Thirdly, the ruling has opened up the time-honoured questions about democracy: what is it, how does one weigh it, and who weighs it? Is there a scale, objective and unanimously accepted? The ruling has now taken the court into the realm of political science and philosophy. The Chief Justice has taken on the unenviable responsibility to settle potential questions on democracy that experts in the field squabble about in science journals and at conferences. Is this a case of judicial overreach?

So while we may agree with the Chief Justice that an independent judiciary is good for democracy, what about term limits for High Court judges, an issue that has resurfaced in the US where some are calling the lifelong tenure of Supreme Court Justices harmful to democracy? Are state-owned media good or bad for democracy? Is a voting age of 18 better for democracy than 21? And so on. What the Chief Justice’s ruling now instructs is that any recent or future constitutional amendment (or any subsidiary legislation that strongly impinges on the constitution, I imagine) would have to pass a democratic taste test to determine its level of entrenchment, which will then inform if the provision is amendable by referendum or a parliamentary majority. This approach will stir up too many uncertainties and disputes. It is not good ground on which to rest our constitution and lawmaking.
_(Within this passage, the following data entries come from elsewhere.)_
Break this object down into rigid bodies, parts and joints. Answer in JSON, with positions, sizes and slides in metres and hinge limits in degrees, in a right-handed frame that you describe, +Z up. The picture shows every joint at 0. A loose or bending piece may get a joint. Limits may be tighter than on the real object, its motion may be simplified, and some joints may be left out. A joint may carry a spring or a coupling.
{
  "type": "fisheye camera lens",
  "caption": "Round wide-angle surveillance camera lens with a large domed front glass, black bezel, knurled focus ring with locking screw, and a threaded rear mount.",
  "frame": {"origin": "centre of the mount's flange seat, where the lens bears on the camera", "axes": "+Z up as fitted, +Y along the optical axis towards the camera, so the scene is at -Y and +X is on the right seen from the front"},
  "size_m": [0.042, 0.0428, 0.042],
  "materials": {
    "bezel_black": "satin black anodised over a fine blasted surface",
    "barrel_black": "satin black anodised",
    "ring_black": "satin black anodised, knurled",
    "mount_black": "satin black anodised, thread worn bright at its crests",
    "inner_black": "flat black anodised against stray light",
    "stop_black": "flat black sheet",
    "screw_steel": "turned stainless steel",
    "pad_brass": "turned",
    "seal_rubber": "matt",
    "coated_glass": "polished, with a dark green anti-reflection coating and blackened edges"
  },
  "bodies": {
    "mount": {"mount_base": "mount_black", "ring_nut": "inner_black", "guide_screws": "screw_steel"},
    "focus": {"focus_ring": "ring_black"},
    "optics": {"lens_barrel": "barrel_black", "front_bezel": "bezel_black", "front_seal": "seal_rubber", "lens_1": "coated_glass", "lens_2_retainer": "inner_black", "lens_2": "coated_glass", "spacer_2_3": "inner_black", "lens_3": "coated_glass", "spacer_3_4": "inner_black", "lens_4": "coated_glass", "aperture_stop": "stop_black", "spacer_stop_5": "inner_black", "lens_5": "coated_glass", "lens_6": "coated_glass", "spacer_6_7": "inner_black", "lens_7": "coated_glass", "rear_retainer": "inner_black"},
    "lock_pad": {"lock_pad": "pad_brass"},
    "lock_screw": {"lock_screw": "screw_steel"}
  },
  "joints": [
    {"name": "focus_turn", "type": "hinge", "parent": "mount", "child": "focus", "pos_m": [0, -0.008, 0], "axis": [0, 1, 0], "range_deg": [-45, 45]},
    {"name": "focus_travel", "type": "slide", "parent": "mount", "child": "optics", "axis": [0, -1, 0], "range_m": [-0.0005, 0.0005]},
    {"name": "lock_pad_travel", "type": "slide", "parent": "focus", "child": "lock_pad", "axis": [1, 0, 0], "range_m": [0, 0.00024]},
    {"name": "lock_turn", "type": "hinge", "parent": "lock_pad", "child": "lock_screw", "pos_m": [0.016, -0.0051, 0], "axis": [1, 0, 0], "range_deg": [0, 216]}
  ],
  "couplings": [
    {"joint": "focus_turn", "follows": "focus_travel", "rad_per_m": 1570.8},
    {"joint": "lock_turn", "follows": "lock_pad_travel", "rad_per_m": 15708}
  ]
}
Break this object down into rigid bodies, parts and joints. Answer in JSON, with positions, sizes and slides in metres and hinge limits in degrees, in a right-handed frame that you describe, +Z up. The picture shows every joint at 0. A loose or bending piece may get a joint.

Lastly, without expanding, the ruling raises other questions: what are the boundaries of our representative democracy, enshrined in Article 9? The ruling seems somewhat dismissive of parliamentary democracy. What is more entrenching in our politically divided environment? Some may argue that a 2/3 multi-party parliamentary majority may offer a higher level of entrenchment or protection that a referendum winnable by a simple majority of the electorate (with the possibility of the tyranny of the majority or electoral dictatorship).

The ruling of the Chief Justice has raised more questions and uncertainties than answers. The Court of Appeal should walk it back.